At the end of the first quarter, the Wildcats were up 15-9, the biggest lead for Arizona in the opening quarter so far this season. When halftime rolled around, they had done even better. Once again, they held the Sun Devils to just nine points in a quarter, but they also put up 19 points on the offensive end.
“We definitely want to have defense be our identity,” senior forward Sam Thomas said. “Last year, obviously that was like one of our basic identities. We were pretty good at it. And this year, we have some new players, we’re trying to mesh well, and because defense is all about rotating and communication, so we’re still trying to find that chemistry and bond. I think this game we really showed that we can have that defense as well as we did last year.”
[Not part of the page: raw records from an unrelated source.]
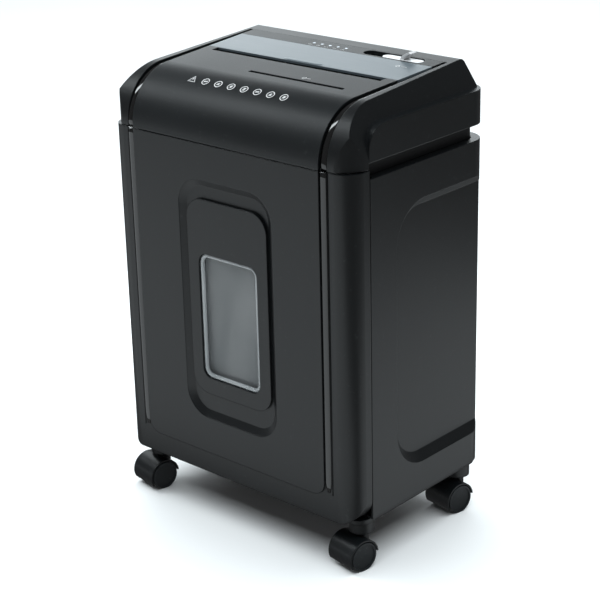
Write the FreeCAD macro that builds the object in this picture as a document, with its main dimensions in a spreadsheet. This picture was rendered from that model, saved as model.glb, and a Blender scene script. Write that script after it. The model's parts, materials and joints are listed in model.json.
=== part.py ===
import FreeCAD, Part
import math
import os
import re
import Sketcher

# Paper shredder with a pull-out bin on four twin-wheel casters, in millimetres.
# +Z is up, the front faces -Y, the origin is on the floor below the middle of the body.

doc = FreeCAD.newDocument("paper_shredder")
sheet = doc.addObject("Spreadsheet::Sheet", "Dims")
V = FreeCAD.Vector
rows = 0


class Size:
    """A length or angle with the expression that the sheet works it out with."""

    def __init__(self, value, text):
        self.value, self.text = float(value), text

    def _join(self, other, sign, value, swap=False):
        text = other.text if isinstance(other, Size) else repr(float(other))
        left, right = (text, self.text) if swap else (self.text, text)
        return Size(value, f"({left} {sign} {right})")

    def __add__(self, other):
        return self._join(other, "+", self.value + num(other))

    def __radd__(self, other):
        return self._join(other, "+", num(other) + self.value, True)

    def __sub__(self, other):
        return self._join(other, "-", self.value - num(other))

    def __rsub__(self, other):
        return self._join(other, "-", num(other) - self.value, True)

    def __mul__(self, other):
        return self._join(other, "*", self.value * num(other))

    def __rmul__(self, other):
        return self._join(other, "*", num(other) * self.value, True)

    def __truediv__(self, other):
        return self._join(other, "/", self.value / num(other))

    def __neg__(self):
        return Size(-self.value, f"(0 - {self.text})")


def num(size):
    return size.value if isinstance(size, Size) else float(size)


def size(alias, value):
    """Writes one driving dimension to the sheet."""
    global rows
    rows += 1
    sheet.set(f"A{rows}", str(value))
    sheet.setAlias(f"A{rows}", alias)
    return Size(value, f"Dims.{alias}")


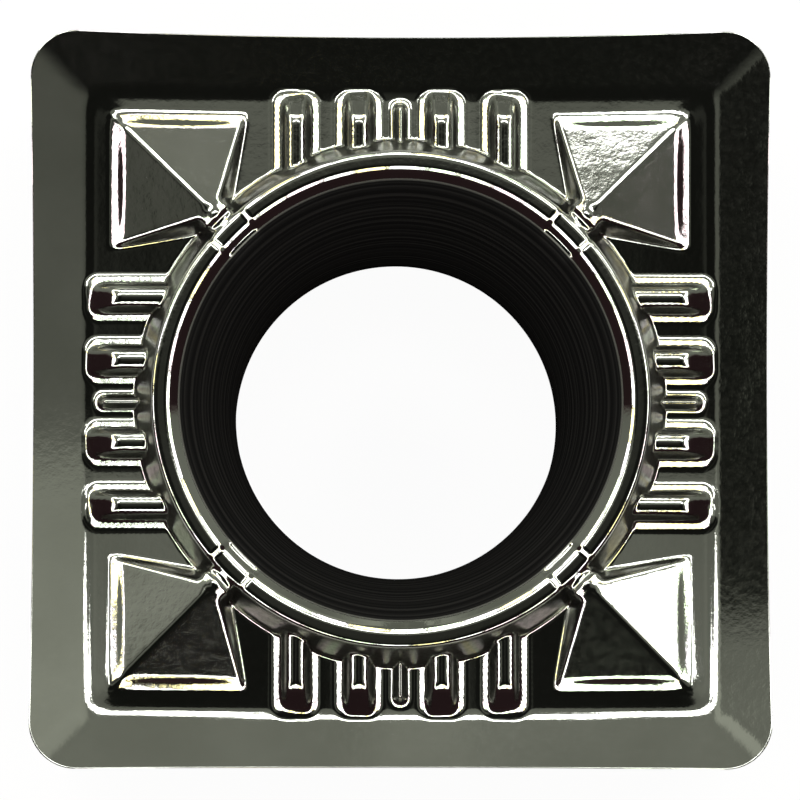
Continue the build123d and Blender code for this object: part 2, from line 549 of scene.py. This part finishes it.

ASU’s zone defense was something Arizona has become used to seeing in the early part of the season. This time, the Wildcats were able to make the opponent pay by going 6-15 from 3 in the first half. It was key to building the 34-18 lead after the first 20 minutes.
Arizona cooled off from distance as the second half wore on, but stretched their lead to as many as 29 points in the fourth quarter. They would end the game 11-31 from 3 and 21-51 overall.
The Sun Devils were led by Taya Hanson with 14 points. Eboni Walker pulled down nine boards for ASU.
The Wildcats moved to 4-0 on the season and 3-0 in the Pac-12 while the Sun Devils fell to 4-2 overall and 1-2 in the conference.